■ **EXERCISE TASK**:
From the listing below, extract every line in which the word "object" appears.
************
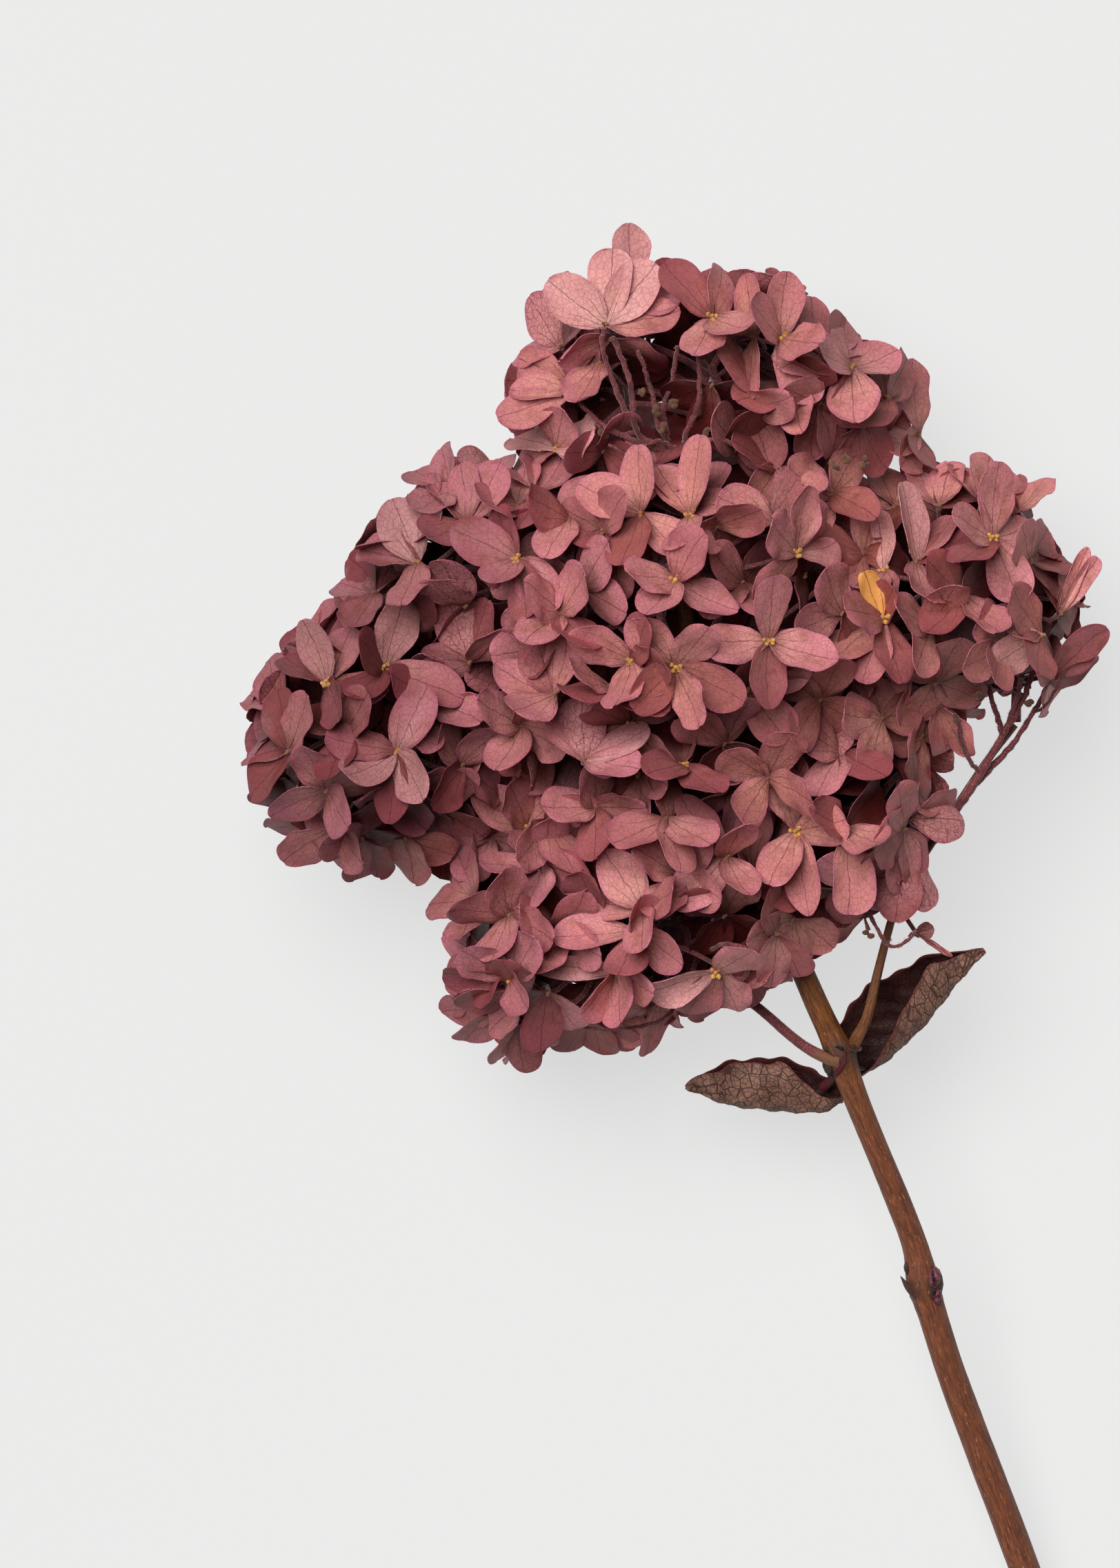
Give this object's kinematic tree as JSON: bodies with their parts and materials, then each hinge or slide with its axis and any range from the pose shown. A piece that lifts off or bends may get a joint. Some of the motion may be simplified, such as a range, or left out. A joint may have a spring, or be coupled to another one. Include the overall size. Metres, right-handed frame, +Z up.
{
  "type": "preserved hydrangea stem",
  "caption": "Cut and dried hydrangea stem lying down: a broad, lobed head of papery florets on a slender woody stem with side shoots and curled leaves.",
  "frame": {"origin": "middle of the flat face of the lowest sepal under the middle of the head, on the surface that the stem lies on", "axes": "+Y along the stem from its cut end towards the head, +Z up from the surface, +X to the right seen from above"},
  "size_m": [0.22, 0.3847, 0.122],
  "materials": {
    "wood": "dry, faintly ridged bark",
    "plum_stalk": "dull, downy",
    "leaf": "dull, netted with veins",
    "sepals": "soft sheen, netted with veins"
  },
  "bodies": {
    "root": {"stem": "wood", "side_shoot_right": "wood", "side_shoot_left": "plum_stalk", "leaf_left": "leaf", "leaf_right": "leaf", "spray_centre": "sepals", "spray_top": "sepals", "spray_upper_left": "sepals", "spray_left": "sepals", "spray_right": "sepals", "spray_lower_right": "sepals", "spray_bottom": "sepals", "spray_bottom_left": "sepals", "spray_under": "sepals"}
  },
  "joints": []
}
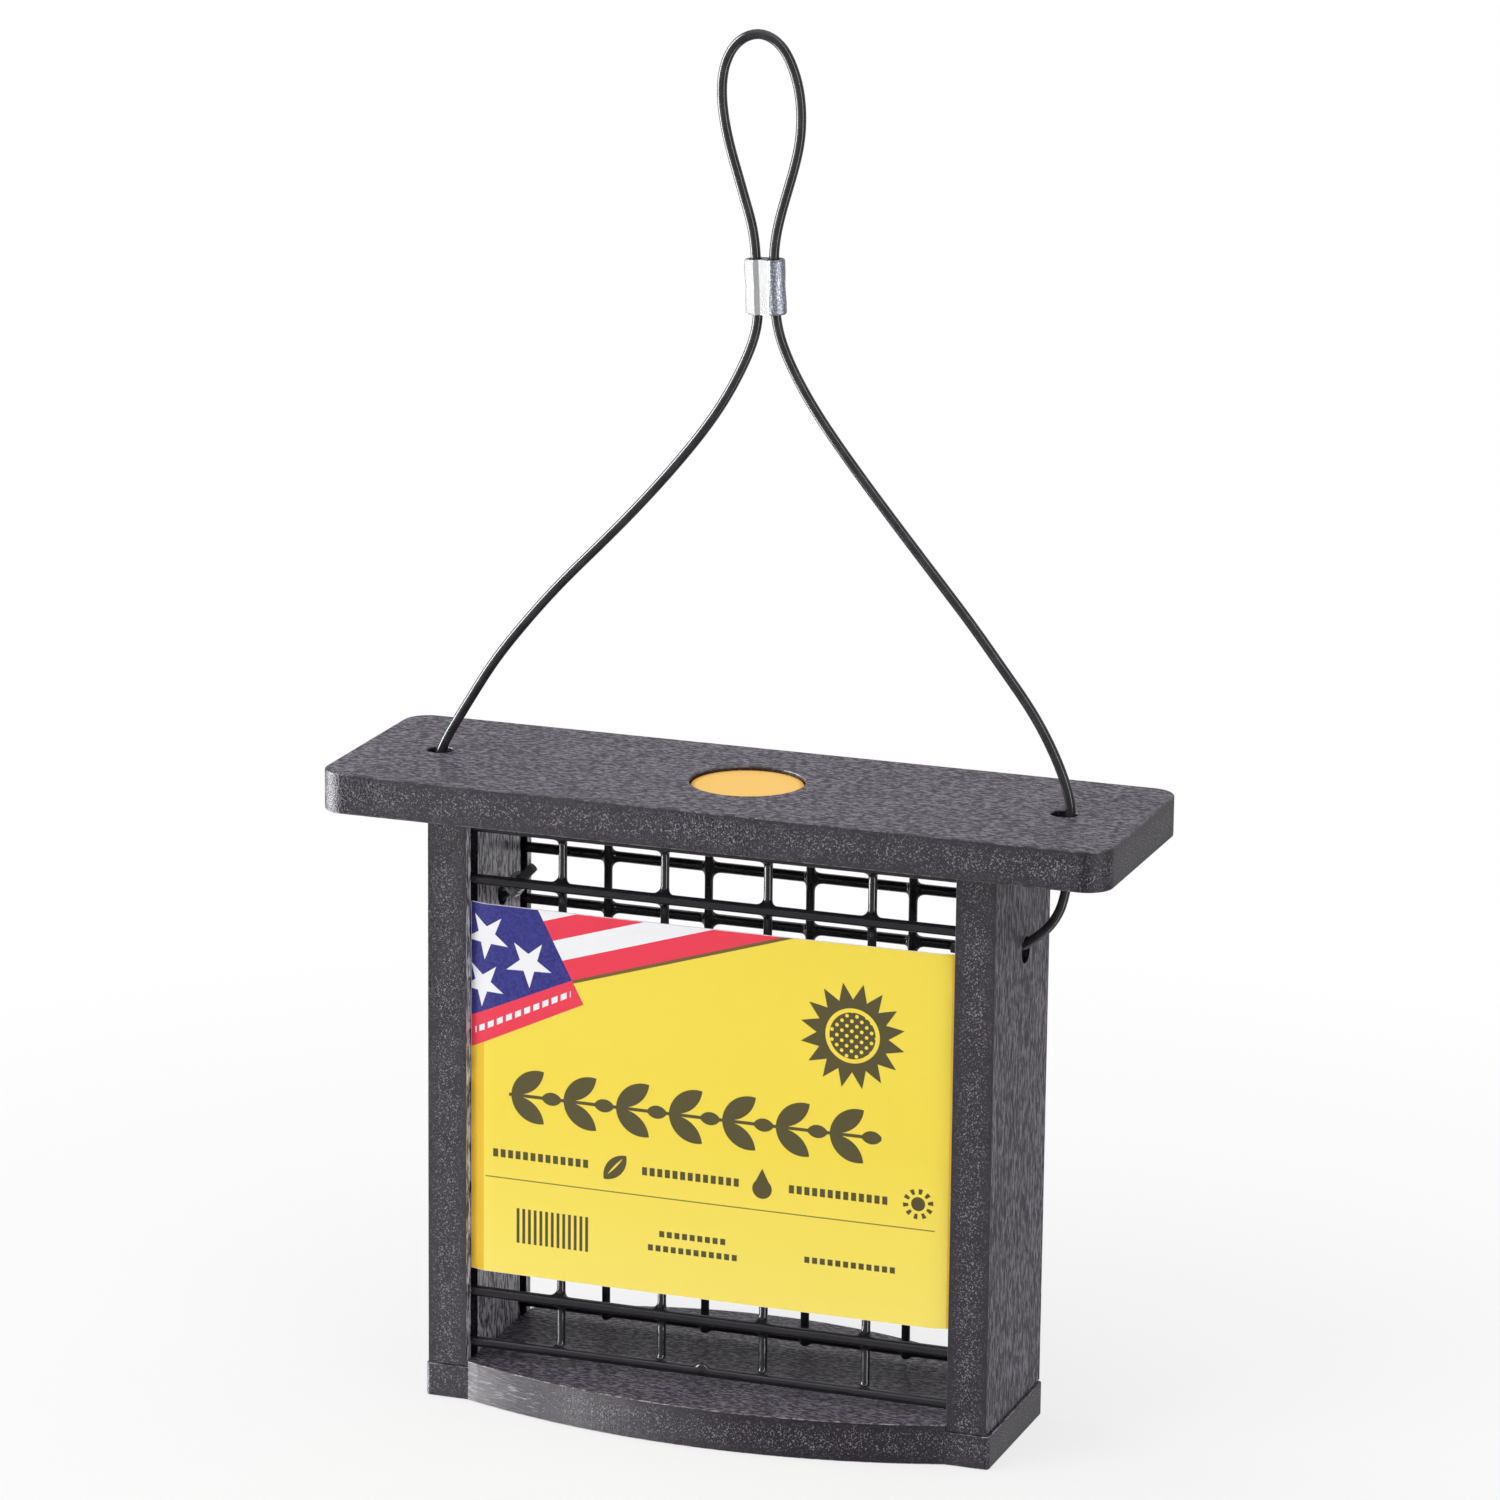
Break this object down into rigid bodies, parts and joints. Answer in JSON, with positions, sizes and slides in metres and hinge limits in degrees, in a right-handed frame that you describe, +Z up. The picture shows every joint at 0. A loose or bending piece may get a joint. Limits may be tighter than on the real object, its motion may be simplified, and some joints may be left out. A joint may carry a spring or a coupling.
{
  "type": "suet feeder",
  "caption": "Hanging bird feeder with two upright planks on a bowed base, wire panels front and back, a loose roof and a cable loop.",
  "frame": {"origin": "on the ground, under the middle of the roof and midway between the base's foremost and rearmost points", "axes": "+Z up; -Y is the front, where the card is; +X to the right of someone who faces the front, along the roof"},
  "size_m": [0.192, 0.068, 0.3285],
  "materials": {
    "plank": "charcoal recycled plastic lumber, drawn grain",
    "screw": "plain stainless steel",
    "wire": "thick glossy black plastic coating on welded steel wire",
    "card": "printed card, satin",
    "medallion": "satin plastic disc",
    "ferrule": "crimped aluminium",
    "cable": "glossy black coating on thin steel rope"
  },
  "bodies": {
    "housing": {"base_board": "plank", "side_board_left": "plank", "side_board_right": "plank", "base_screw_left_front": "screw", "base_screw_left_back": "screw", "base_screw_right_front": "screw", "base_screw_right_back": "screw", "front_mesh": "wire", "back_mesh": "wire", "label_card": "card", "stop_ferrule_left": "ferrule", "stop_ferrule_right": "ferrule", "cable_tail_left": "cable", "cable_tail_right": "cable"},
    "roof": {"roof_board": "plank", "roof_medallion": "medallion"},
    "hanger": {"loop_ferrule": "ferrule", "cable_loop": "cable", "cable_leg_left": "cable", "cable_leg_right": "cable"}
  },
  "joints": [
    {"name": "roof_lift", "type": "slide", "parent": "housing", "child": "roof", "axis": [0, 0, 1], "range_m": [0, 0.04], "deforming": ["cable_tail_left", "cable_tail_right"]},
    {"name": "hanger_drop", "type": "slide", "parent": "roof", "child": "hanger", "axis": [0, 0, 1], "range_m": [-0.058, 0], "deforming": ["cable_leg_left", "cable_leg_right"]}
  ],
  "couplings": [
    {"joint": "hanger_drop", "follows": "roof_lift", "ratio": -1.45}
  ]
}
************
■ **WORKED ANSWER**:
Give this object's kinematic tree as JSON: bodies with their parts and materials, then each hinge or slide with its axis and any range from the pose shown. A piece that lifts off or bends may get a joint. Some of the motion may be simplified, such as a range, or left out. A joint may have a spring, or be coupled to another one. Include the overall size. Metres, right-handed frame, +Z up.
Break this object down into rigid bodies, parts and joints. Answer in JSON, with positions, sizes and slides in metres and hinge limits in degrees, in a right-handed frame that you describe, +Z up. The picture shows every joint at 0. A loose or bending piece may get a joint. Limits may be tighter than on the real object, its motion may be simplified, and some joints may be left out. A joint may carry a spring or a coupling.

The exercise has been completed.